From an unprecidented, recently discovered (2017) necropolis (city of the dead) in Minya province, Egypt, having unearthed 30 non-royal mummies as well as papyri in Demotic script. This was of course not an inspiration for Karloff's 1932 Egyptian fiend, but it really captures the environment of such a story. Due to travel conditions concerning Egypt this piece was developed from a photo acquired on-line and not personally explored on-site. And realistically it will probably be decades before this will be visited by anybody who is not an archeologist.

Exterior on Edinburgh's Royal Mile

Workshop of the real life Dr. Jekyll

Edinburgh, Scotland

From an old stone row house just east of Edinburgh Castle on the Royal Mile (Lawnmarket). Now a cafe, this is the former workshop of William Brodie, whose duplicitous lifestyle not only got him hanged on his own gallows but also inspired Robert Lewis Stevenson's The Strange Case of Dr. Jekyll and Mr. Hyde. Deacon, town father and respected craftsman by day, debauchee, womanizer and burglar by night his case was a strange one indeed.

Gargoyle at the Cathederal de Notre Dame

Home of Hugo's heart broken hunchback

Paris, France

Guild of Creative Arts 27th Annual Juried Show Bronze Metal Winner
Is it possible that the deformed character Quasimodo - whose only companions were the stone gargoyles of the cathedral - was more than just a construct of Victor Hugo's imagination? The recently discovered memoirs of a 19th-century British sculptor working on the Notre Dame restoration in the 1820's suggest that may be the case. Sculptor Henry Sibsont described a hunched back stone mason named Trajan who was also working there around the time the that Hugo's book was being outlined. Popularity of The Hunchback of Notre Dame is why there still is a Notre Dame, whose crumbling structure would otherwise have been too expensive to maintain. Could his gothic novel, which he began writing in 1828, have been inspired by the kind but reclusive hunchback Trajan? Quasimodo was the first of a long line of hunchbacks serving as minions for evil-doing Universal horror characters. Perhaps characters like Fritz, Nina, Daniel, Igor and all the hunchback toadies from non-Universal films owe their heritage to Trajan.

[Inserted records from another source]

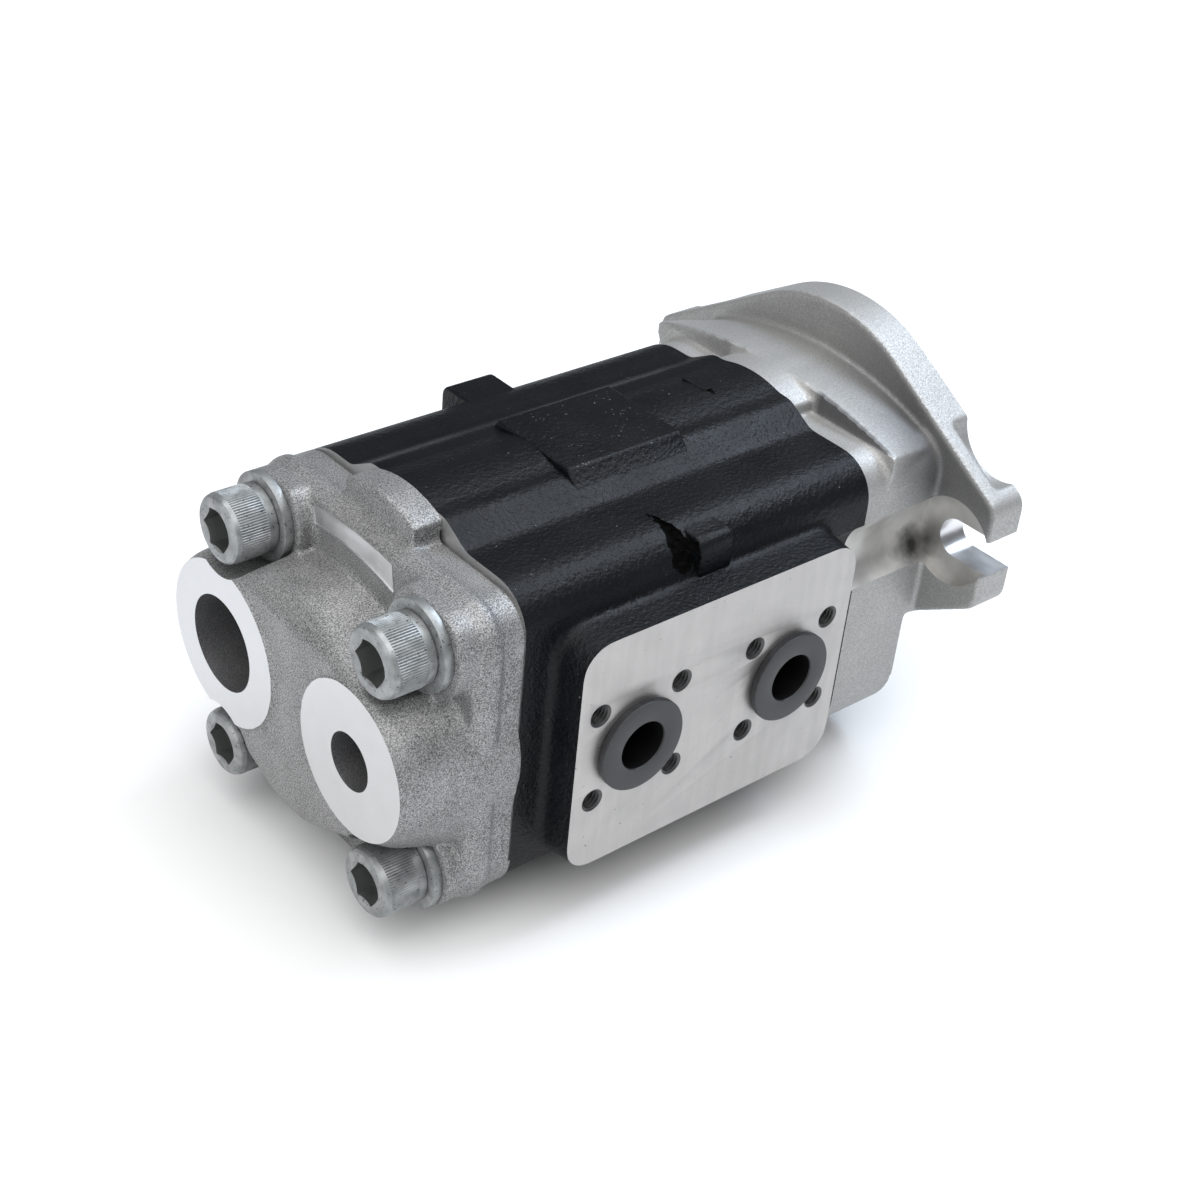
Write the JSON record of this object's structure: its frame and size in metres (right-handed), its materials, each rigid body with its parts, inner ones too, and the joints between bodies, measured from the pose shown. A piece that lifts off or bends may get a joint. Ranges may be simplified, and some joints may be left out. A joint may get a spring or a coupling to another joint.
{
  "type": "hydraulic pump",
  "caption": "Tandem external gear pump: cast iron body, alloy front flange with open slots and splined shaft, cast rear cover with blank port pads, plugged side ports.",
  "frame": {"origin": "centre of the mounting face, on the drive shaft axis, where the pilot spigot meets the flange", "axes": "+X along the drive shaft from the mounting face to the rear cover, +Y out of the discharge port face, +Z from the driven gears to the drive gears"},
  "size_m": [0.213, 0.13, 0.1152],
  "materials": {
    "front_cover_alloy": "cast, smooth",
    "body_paint": "satin black paint on cast iron",
    "rear_cover_alloy": "sand cast, bright machined pads",
    "zinc_plate": "zinc plated",
    "gear_steel": "ground",
    "bearing_bronze": "satin",
    "seal_rubber": "matt",
    "spring_steel": "satin",
    "cap_plastic": "matt"
  },
  "bodies": {
    "housing": {"mounting_flange": "front_cover_alloy", "pump_body": "body_paint", "rear_cover": "rear_cover_alloy", "cover_bolts": "zinc_plate", "bolt_washers": "zinc_plate", "flange_bushes": "bearing_bronze", "front_web_bushes": "bearing_bronze", "rear_web_bushes": "bearing_bronze", "cover_bushes": "bearing_bronze", "front_outer_plate": "bearing_bronze", "front_inner_plate": "bearing_bronze", "rear_inner_plate": "bearing_bronze", "rear_outer_plate": "bearing_bronze", "front_plate_seals": "seal_rubber", "rear_plate_seals": "seal_rubber", "front_body_seal": "seal_rubber", "rear_body_seal": "seal_rubber", "shaft_seal": "seal_rubber", "seal_spring": "spring_steel", "seal_ring": "spring_steel", "front_dowels": "gear_steel", "rear_dowels": "gear_steel"},
    "drive_line": {"drive_shaft": "gear_steel", "coupling_quill": "gear_steel", "rear_drive_gear": "gear_steel"},
    "front_driven": {"front_driven_gear": "gear_steel"},
    "rear_driven": {"rear_driven_gear": "gear_steel"},
    "front_cap": {"front_port_cap": "cap_plastic"},
    "rear_cap": {"rear_port_cap": "cap_plastic"}
  },
  "joints": [
    {"name": "shaft_spin", "type": "hinge", "parent": "housing", "child": "drive_line", "pos_m": [0, 0, 0], "axis": [1, 0, 0], "continuous": true},
    {"name": "front_driven_spin", "type": "hinge", "parent": "housing", "child": "front_driven", "pos_m": [0.06, 0, -0.035], "axis": [1, 0, 0], "continuous": true},
    {"name": "rear_driven_spin", "type": "hinge", "parent": "housing", "child": "rear_driven", "pos_m": [0.128, 0, -0.035], "axis": [1, 0, 0], "continuous": true},
    {"name": "front_cap_pull", "type": "slide", "parent": "housing", "child": "front_cap", "axis": [0, 1, 0], "range_m": [0, 0.02]},
    {"name": "rear_cap_pull", "type": "slide", "parent": "housing", "child": "rear_cap", "axis": [0, 1, 0], "range_m": [0, 0.02]}
  ],
  "couplings": [
    {"joint": "front_driven_spin", "follows": "shaft_spin", "ratio": -1},
    {"joint": "rear_driven_spin", "follows": "shaft_spin", "ratio": -1}
  ]
}
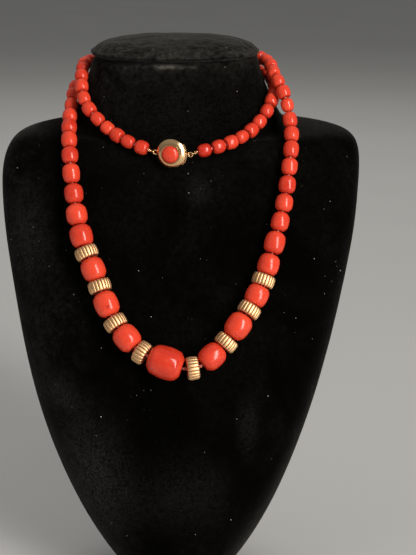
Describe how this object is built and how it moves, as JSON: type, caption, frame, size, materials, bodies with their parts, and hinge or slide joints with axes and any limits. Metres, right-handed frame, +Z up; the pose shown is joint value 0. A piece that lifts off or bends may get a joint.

Beneath the Paris Opera House

Site of the Phantom's mayhem

Paris, France

I toured this most grand of Parisian attactions, but the cellars beneath the Phantom's old haunt are completely off-limits unless you're Paris fire and rescue training for a night dive. I didn't even make the full request when my otherwise polite tour guide said "NO". Having been built on swampy terrain the opera house's subterranean foundation consists of a flooded network of archways - less ornate than depicted in the movie but impressive none the less. Actually there are some surprising elements to the story that are not as fictional as you'd think - including the deadly falling chandelier, box 5, a facially disfigured subterranean dweller, even the soprano love interest. Anyway, I did my best but in the end the only possible solution to acquiring an image to work from was Atlas Obscura.

Margam Castle

Crumbled Chapel of the Welsh Talbots

Port Talbot, Wales

Following the opening credits of Lon Cheney's 1941 classic The Wolfman is a dictionary definition of lycanthropy referencing "Talbot Castle". I wondered if there could be such a thing, and in researching found the Wolfman's family name was likened to two castles - Malahide (an hour outside of Dublin and home to the Talbots for nearly 800 years) and Margam Castle in Port Talbot, Wales. Though there is no evidence I can find connecting Margam Castle with the movie it's location is spot on.
In Frankenstein Meets the Wolf Man the fictional town of Llanwelly is identified as Larry's home and described as in the area of Cardiff where Larry wakes up after being resurrencted. Margam, built for Christopher Talbot, is about 40 minutes from Cardiff and also resembles the mansion from Benicio Del Toro's 2010 remake. On the grounds at Margam and surrounded by moorish forest stands a deteriorated abbey ruin a century older than the great house.